■ DATA EXTRACT:

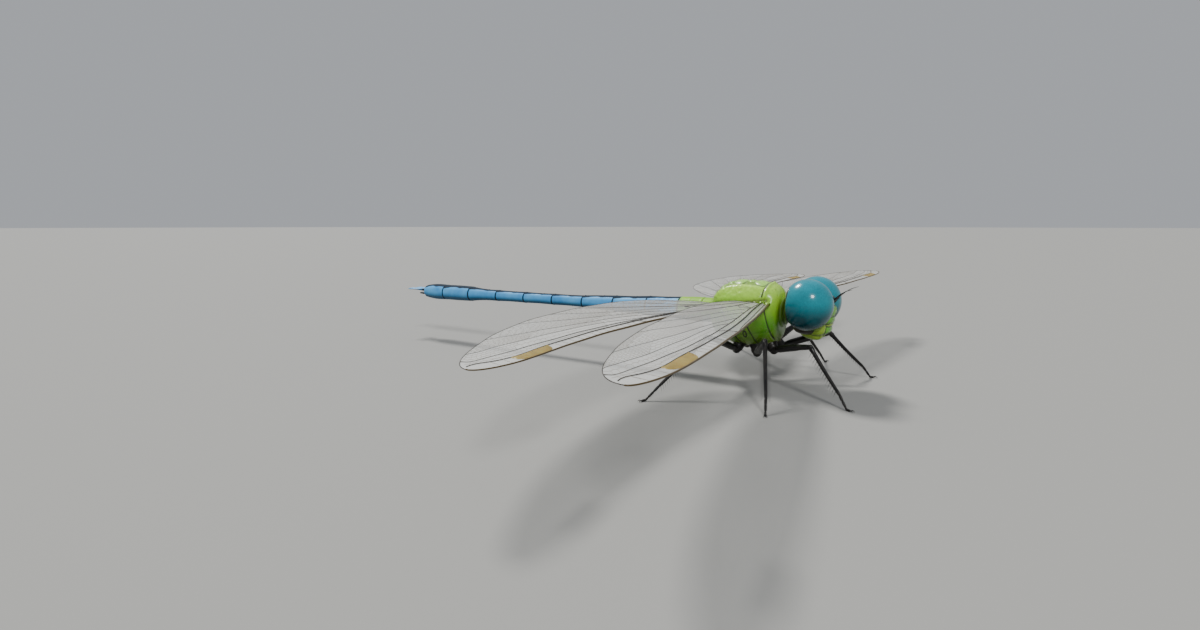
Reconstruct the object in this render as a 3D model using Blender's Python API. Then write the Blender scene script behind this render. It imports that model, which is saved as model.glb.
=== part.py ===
"""A male emperor dragonfly, life size, standing on its six feet with its wings spread.

Sizes are in millimetres and become metres as each mesh is made. +Z is up, the head looks
along -Y, and +X is the animal's left. A place along the body is its distance behind the
middle of the eyes. The origin is on the floor, under the middle of the bounding box.
"""

from math import cos, pi, radians, sin

import bmesh
import bpy
from mathutils import Matrix, Vector

for old in list(bpy.data.objects):
    bpy.data.objects.remove(old, do_unlink=True)

# ---- driving dimensions, mm ----
MM = 0.001
EYES_AHEAD = 33.614         # from the origin forward to the middle of the eyes
GAP = 0.1                   # left between neighbouring pieces

EYE_RADII = (3.15, 3.05, 3.2)
EYE_OUT = 2.41              # each eye's middle, sideways from the midline
EYE_UP = 10.8
EYE_BACK = 2.2              # the eye is cut flat here, against the rear of the head

ANTENNA_ROOT = (0.58, -2.6, 11.15)
ANTENNA_TIP = (2.3, -5.0, 12.95)
ANTENNA_RADIUS = 0.25

PROTHORAX_SPAN = (2.65, 3.45)
THORAX_SPAN = (3.55, 12.66)
THORAX_WIDE = 4.25          # half width
THORAX_TOP = 13.45
THORAX_BOTTOM = 4.62
THORAX_FRONT_OVAL = (1.9, 1.9, 9.3)       # half width, half height, middle's height
THORAX_REAR_OVAL = (1.75, 1.75, 8.85)
THORAX_BLUNTNESS = (2.8, 2.1)             # of its front and of its rear
THORAX_SLANT = 0.05         # the wing-bearing top leans back, the leg-bearing floor forward

# rear end of each abdomen segment and its half width there
ABDOMEN_FRONT = 12.77
ABDOMEN_ENDS = (18.0, 23.1, 28.8, 34.5, 40.3, 46.1, 52.1, 58.2, 64.4, 69.7)
ABDOMEN_RADII = (1.62, 1.46, 1.22, 0.95, 0.92, 0.93, 0.97, 1.30, 1.34, 1.05)
ABDOMEN_FRONT_RADIUS = 1.68
ABDOMEN_FRONT_UP = 8.87
ABDOMEN_REAR_UP = 8.25
ABDOMEN_WAIST = 0.05        # how much a segment narrows between its two ends
SWELLING = {1: 0.07, 4: 0.02, 8: -0.13, 9: 0.04, 10: 0.2}    # segments that bulge instead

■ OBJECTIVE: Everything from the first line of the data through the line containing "its wings spread." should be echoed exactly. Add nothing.

■ EXERCISE SOLUTION:
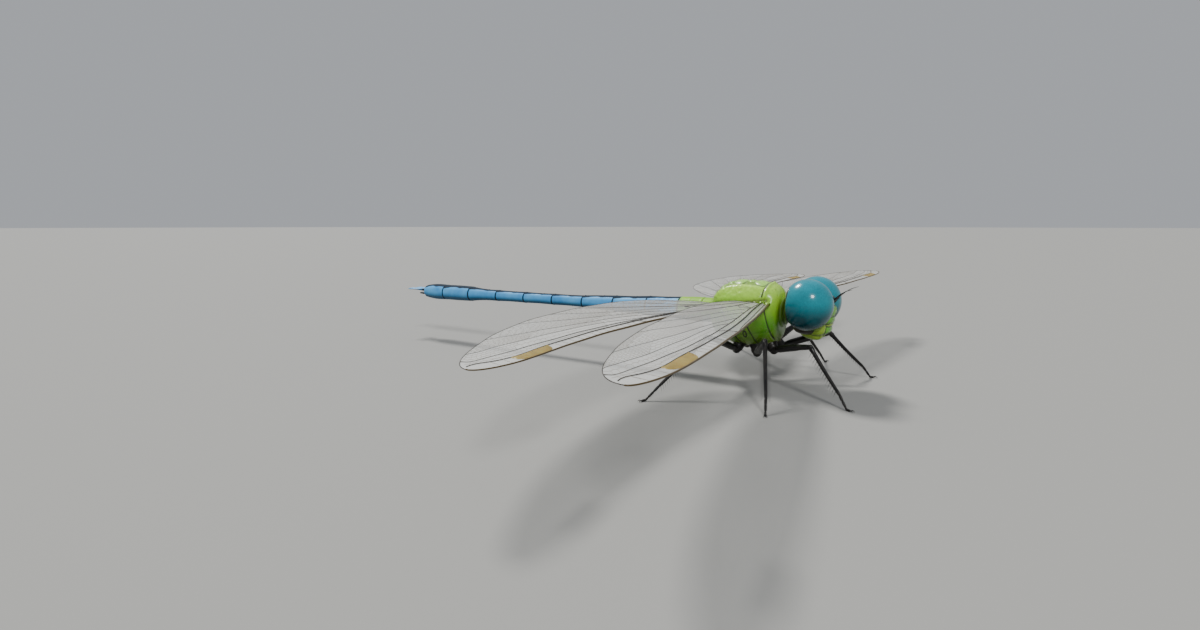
Reconstruct the object in this render as a 3D model using Blender's Python API. Then write the Blender scene script behind this render. It imports that model, which is saved as model.glb.
=== part.py ===
"""A male emperor dragonfly, life size, standing on its six feet with its wings spread.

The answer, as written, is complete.